[Scripts that build objects]
— start —
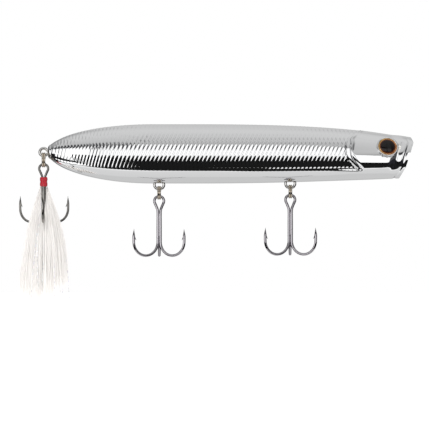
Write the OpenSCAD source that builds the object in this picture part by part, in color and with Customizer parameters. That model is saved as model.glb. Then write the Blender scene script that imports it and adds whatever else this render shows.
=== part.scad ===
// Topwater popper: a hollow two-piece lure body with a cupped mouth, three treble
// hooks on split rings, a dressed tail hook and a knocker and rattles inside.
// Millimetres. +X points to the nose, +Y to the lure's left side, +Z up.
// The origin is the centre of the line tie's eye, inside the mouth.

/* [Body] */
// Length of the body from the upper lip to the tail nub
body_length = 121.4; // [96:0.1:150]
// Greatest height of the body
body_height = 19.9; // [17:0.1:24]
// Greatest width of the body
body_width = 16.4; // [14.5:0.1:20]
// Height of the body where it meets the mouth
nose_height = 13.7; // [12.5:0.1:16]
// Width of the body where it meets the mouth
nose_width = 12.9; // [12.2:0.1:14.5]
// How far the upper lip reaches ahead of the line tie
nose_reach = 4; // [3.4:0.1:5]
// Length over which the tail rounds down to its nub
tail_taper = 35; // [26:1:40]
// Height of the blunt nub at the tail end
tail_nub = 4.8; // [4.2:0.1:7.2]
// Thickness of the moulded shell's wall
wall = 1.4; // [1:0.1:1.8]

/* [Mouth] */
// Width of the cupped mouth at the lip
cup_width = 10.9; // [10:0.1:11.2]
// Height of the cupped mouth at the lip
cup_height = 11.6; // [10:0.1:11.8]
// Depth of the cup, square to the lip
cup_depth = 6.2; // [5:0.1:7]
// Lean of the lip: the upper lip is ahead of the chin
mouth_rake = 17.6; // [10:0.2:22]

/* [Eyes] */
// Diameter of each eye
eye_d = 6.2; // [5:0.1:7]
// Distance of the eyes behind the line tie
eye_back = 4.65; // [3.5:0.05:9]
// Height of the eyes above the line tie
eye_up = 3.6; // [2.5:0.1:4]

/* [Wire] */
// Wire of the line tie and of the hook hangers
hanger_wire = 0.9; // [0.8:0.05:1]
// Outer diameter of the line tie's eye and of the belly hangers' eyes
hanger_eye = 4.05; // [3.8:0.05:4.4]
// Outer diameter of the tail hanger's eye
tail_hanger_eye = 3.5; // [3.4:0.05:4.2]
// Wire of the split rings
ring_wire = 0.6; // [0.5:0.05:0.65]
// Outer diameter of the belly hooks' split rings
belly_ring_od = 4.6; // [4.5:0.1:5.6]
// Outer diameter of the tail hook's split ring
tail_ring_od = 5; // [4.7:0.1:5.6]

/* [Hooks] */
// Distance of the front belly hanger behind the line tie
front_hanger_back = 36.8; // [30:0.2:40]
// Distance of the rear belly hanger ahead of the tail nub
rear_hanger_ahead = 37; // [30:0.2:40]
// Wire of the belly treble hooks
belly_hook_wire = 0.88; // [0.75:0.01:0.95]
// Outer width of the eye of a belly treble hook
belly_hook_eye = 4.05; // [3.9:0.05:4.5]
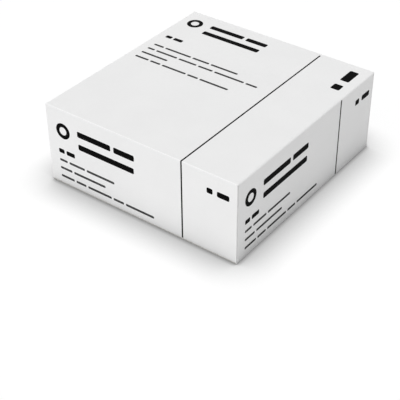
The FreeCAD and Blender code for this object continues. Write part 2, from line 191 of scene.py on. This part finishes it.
— end —
— start —
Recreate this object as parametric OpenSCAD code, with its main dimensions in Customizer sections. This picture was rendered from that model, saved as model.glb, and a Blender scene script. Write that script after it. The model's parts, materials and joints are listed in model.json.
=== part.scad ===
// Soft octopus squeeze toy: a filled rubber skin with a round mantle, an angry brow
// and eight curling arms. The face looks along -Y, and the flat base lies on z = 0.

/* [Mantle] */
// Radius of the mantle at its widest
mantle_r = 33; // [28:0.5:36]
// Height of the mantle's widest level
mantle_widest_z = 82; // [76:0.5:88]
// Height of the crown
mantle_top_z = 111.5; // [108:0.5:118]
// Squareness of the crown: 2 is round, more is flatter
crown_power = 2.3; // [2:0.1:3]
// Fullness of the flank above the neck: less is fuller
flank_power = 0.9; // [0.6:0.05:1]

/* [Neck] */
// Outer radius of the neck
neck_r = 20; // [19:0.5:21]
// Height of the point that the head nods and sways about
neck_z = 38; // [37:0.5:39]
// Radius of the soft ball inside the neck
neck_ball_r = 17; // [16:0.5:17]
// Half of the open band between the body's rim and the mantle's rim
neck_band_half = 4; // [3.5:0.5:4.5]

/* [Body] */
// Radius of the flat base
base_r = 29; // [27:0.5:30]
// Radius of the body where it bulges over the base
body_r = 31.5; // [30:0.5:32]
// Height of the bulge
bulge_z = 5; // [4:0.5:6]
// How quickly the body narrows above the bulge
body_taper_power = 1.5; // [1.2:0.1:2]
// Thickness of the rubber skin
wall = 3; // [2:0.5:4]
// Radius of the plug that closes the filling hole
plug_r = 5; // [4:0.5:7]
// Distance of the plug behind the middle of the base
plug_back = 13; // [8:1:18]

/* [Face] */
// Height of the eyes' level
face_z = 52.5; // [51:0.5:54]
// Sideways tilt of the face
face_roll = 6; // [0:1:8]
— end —
_Exercise_. Only the lines from the one with "Write the OpenSCAD" to the one with "mouth_rake = 17.6; // [10:0.2:22]" are wanted; extract them exactly, both ends included.

_Written response_.
Write the OpenSCAD source that builds the object in this picture part by part, in color and with Customizer parameters. That model is saved as model.glb. Then write the Blender scene script that imports it and adds whatever else this render shows.
=== part.scad ===
// Topwater popper: a hollow two-piece lure body with a cupped mouth, three treble
// hooks on split rings, a dressed tail hook and a knocker and rattles inside.
// Millimetres. +X points to the nose, +Y to the lure's left side, +Z up.
// The origin is the centre of the line tie's eye, inside the mouth.

/* [Body] */
// Length of the body from the upper lip to the tail nub
body_length = 121.4; // [96:0.1:150]
// Greatest height of the body
body_height = 19.9; // [17:0.1:24]
// Greatest width of the body
body_width = 16.4; // [14.5:0.1:20]
// Height of the body where it meets the mouth
nose_height = 13.7; // [12.5:0.1:16]
// Width of the body where it meets the mouth
nose_width = 12.9; // [12.2:0.1:14.5]
// How far the upper lip reaches ahead of the line tie
nose_reach = 4; // [3.4:0.1:5]
// Length over which the tail rounds down to its nub
tail_taper = 35; // [26:1:40]
// Height of the blunt nub at the tail end
tail_nub = 4.8; // [4.2:0.1:7.2]
// Thickness of the moulded shell's wall
wall = 1.4; // [1:0.1:1.8]

/* [Mouth] */
// Width of the cupped mouth at the lip
cup_width = 10.9; // [10:0.1:11.2]
// Height of the cupped mouth at the lip
cup_height = 11.6; // [10:0.1:11.8]
// Depth of the cup, square to the lip
cup_depth = 6.2; // [5:0.1:7]
// Lean of the lip: the upper lip is ahead of the chin
mouth_rake = 17.6; // [10:0.2:22]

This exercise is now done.